**Instruction**
Your task is to repeat the listing exactly.

----

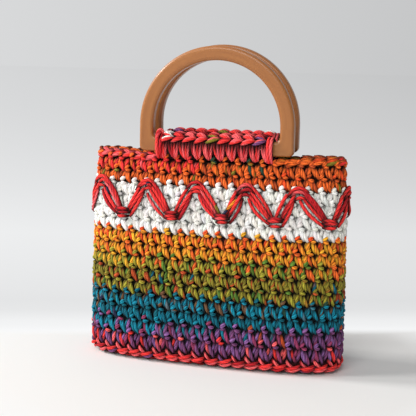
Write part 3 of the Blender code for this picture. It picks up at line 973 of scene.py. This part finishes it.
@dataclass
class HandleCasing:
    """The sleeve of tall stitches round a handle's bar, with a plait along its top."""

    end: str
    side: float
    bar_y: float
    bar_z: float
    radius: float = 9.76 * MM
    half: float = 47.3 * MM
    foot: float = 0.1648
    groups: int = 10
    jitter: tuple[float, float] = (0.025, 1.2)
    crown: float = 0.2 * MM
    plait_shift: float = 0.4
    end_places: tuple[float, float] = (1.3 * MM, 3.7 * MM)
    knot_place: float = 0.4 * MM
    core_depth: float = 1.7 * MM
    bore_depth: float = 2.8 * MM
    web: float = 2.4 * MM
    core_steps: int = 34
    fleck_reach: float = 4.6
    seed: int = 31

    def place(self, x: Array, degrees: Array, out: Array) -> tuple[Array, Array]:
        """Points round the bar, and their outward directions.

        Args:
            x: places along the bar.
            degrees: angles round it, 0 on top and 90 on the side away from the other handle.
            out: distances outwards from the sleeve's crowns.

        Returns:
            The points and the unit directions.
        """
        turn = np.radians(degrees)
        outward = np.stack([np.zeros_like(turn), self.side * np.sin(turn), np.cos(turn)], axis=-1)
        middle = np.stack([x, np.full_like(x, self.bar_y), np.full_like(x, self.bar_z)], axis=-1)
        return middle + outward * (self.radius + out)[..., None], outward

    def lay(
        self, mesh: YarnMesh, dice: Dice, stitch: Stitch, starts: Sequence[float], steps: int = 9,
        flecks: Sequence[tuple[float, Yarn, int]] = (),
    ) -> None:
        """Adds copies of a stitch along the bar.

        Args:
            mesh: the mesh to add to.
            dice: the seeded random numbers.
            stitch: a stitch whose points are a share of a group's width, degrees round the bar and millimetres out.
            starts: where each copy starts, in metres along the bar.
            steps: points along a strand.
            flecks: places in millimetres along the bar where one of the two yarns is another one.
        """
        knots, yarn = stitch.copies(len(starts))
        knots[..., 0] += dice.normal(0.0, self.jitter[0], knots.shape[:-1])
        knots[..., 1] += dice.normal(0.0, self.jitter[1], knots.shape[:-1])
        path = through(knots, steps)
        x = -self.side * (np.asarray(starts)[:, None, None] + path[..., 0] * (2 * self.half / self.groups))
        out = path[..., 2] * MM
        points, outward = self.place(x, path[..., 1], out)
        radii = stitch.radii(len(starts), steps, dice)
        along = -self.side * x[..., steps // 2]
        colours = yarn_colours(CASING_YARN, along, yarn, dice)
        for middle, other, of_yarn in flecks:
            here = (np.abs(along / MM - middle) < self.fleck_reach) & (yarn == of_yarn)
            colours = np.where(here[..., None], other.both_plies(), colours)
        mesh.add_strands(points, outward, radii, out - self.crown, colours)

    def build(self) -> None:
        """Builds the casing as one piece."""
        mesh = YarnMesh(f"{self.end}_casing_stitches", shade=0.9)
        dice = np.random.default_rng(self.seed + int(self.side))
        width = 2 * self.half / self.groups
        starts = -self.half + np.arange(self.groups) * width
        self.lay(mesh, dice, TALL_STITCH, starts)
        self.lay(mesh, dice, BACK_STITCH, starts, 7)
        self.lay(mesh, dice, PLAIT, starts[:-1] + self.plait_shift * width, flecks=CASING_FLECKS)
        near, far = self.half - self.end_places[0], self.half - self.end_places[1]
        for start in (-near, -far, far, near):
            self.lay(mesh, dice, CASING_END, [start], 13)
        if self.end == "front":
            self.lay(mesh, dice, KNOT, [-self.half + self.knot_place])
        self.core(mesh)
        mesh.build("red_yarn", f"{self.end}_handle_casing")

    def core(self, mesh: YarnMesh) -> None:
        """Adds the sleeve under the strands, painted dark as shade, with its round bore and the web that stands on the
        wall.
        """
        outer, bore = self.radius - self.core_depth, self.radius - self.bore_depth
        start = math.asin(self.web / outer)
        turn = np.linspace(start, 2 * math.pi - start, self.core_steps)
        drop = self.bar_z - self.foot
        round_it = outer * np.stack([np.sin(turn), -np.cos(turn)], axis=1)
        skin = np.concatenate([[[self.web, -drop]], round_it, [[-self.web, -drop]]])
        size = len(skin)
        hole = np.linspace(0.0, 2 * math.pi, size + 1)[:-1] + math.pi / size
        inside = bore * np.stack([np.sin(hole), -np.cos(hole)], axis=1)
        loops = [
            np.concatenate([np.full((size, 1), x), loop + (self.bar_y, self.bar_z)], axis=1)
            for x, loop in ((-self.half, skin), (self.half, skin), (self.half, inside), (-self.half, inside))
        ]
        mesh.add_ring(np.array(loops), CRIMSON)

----

**Expected answer**
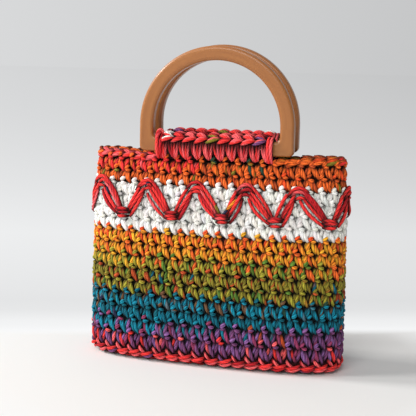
Write part 3 of the Blender code for this picture. It picks up at line 973 of scene.py. This part finishes it.
@dataclass
class HandleCasing:
    """The sleeve of tall stitches round a handle's bar, with a plait along its top."""

    end: str
    side: float
    bar_y: float
    bar_z: float
    radius: float = 9.76 * MM
    half: float = 47.3 * MM
    foot: float = 0.1648
    groups: int = 10
    jitter: tuple[float, float] = (0.025, 1.2)
    crown: float = 0.2 * MM
    plait_shift: float = 0.4
    end_places: tuple[float, float] = (1.3 * MM, 3.7 * MM)
    knot_place: float = 0.4 * MM
    core_depth: float = 1.7 * MM
    bore_depth: float = 2.8 * MM
    web: float = 2.4 * MM
    core_steps: int = 34
    fleck_reach: float = 4.6
    seed: int = 31

    def place(self, x: Array, degrees: Array, out: Array) -> tuple[Array, Array]:
        """Points round the bar, and their outward directions.

        Args:
            x: places along the bar.
            degrees: angles round it, 0 on top and 90 on the side away from the other handle.
            out: distances outwards from the sleeve's crowns.

        Returns:
            The points and the unit directions.
        """
        turn = np.radians(degrees)
        outward = np.stack([np.zeros_like(turn), self.side * np.sin(turn), np.cos(turn)], axis=-1)
        middle = np.stack([x, np.full_like(x, self.bar_y), np.full_like(x, self.bar_z)], axis=-1)
        return middle + outward * (self.radius + out)[..., None], outward

    def lay(
        self, mesh: YarnMesh, dice: Dice, stitch: Stitch, starts: Sequence[float], steps: int = 9,
        flecks: Sequence[tuple[float, Yarn, int]] = (),
    ) -> None:
        """Adds copies of a stitch along the bar.

        Args:
            mesh: the mesh to add to.
            dice: the seeded random numbers.
            stitch: a stitch whose points are a share of a group's width, degrees round the bar and millimetres out.
            starts: where each copy starts, in metres along the bar.
            steps: points along a strand.
            flecks: places in millimetres along the bar where one of the two yarns is another one.
        """
        knots, yarn = stitch.copies(len(starts))
        knots[..., 0] += dice.normal(0.0, self.jitter[0], knots.shape[:-1])
        knots[..., 1] += dice.normal(0.0, self.jitter[1], knots.shape[:-1])
        path = through(knots, steps)
        x = -self.side * (np.asarray(starts)[:, None, None] + path[..., 0] * (2 * self.half / self.groups))
        out = path[..., 2] * MM
        points, outward = self.place(x, path[..., 1], out)
        radii = stitch.radii(len(starts), steps, dice)
        along = -self.side * x[..., steps // 2]
        colours = yarn_colours(CASING_YARN, along, yarn, dice)
        for middle, other, of_yarn in flecks:
            here = (np.abs(along / MM - middle) < self.fleck_reach) & (yarn == of_yarn)
            colours = np.where(here[..., None], other.both_plies(), colours)
        mesh.add_strands(points, outward, radii, out - self.crown, colours)

    def build(self) -> None:
        """Builds the casing as one piece."""
        mesh = YarnMesh(f"{self.end}_casing_stitches", shade=0.9)
        dice = np.random.default_rng(self.seed + int(self.side))
        width = 2 * self.half / self.groups
        starts = -self.half + np.arange(self.groups) * width
        self.lay(mesh, dice, TALL_STITCH, starts)
        self.lay(mesh, dice, BACK_STITCH, starts, 7)
        self.lay(mesh, dice, PLAIT, starts[:-1] + self.plait_shift * width, flecks=CASING_FLECKS)
        near, far = self.half - self.end_places[0], self.half - self.end_places[1]
        for start in (-near, -far, far, near):
            self.lay(mesh, dice, CASING_END, [start], 13)
        if self.end == "front":
            self.lay(mesh, dice, KNOT, [-self.half + self.knot_place])
        self.core(mesh)
        mesh.build("red_yarn", f"{self.end}_handle_casing")

    def core(self, mesh: YarnMesh) -> None:
        """Adds the sleeve under the strands, painted dark as shade, with its round bore and the web that stands on the
        wall.
        """
        outer, bore = self.radius - self.core_depth, self.radius - self.bore_depth
        start = math.asin(self.web / outer)
        turn = np.linspace(start, 2 * math.pi - start, self.core_steps)
        drop = self.bar_z - self.foot
        round_it = outer * np.stack([np.sin(turn), -np.cos(turn)], axis=1)
        skin = np.concatenate([[[self.web, -drop]], round_it, [[-self.web, -drop]]])
        size = len(skin)
        hole = np.linspace(0.0, 2 * math.pi, size + 1)[:-1] + math.pi / size
        inside = bore * np.stack([np.sin(hole), -np.cos(hole)], axis=1)
        loops = [
            np.concatenate([np.full((size, 1), x), loop + (self.bar_y, self.bar_z)], axis=1)
            for x, loop in ((-self.half, skin), (self.half, skin), (self.half, inside), (-self.half, inside))
        ]
        mesh.add_ring(np.array(loops), CRIMSON)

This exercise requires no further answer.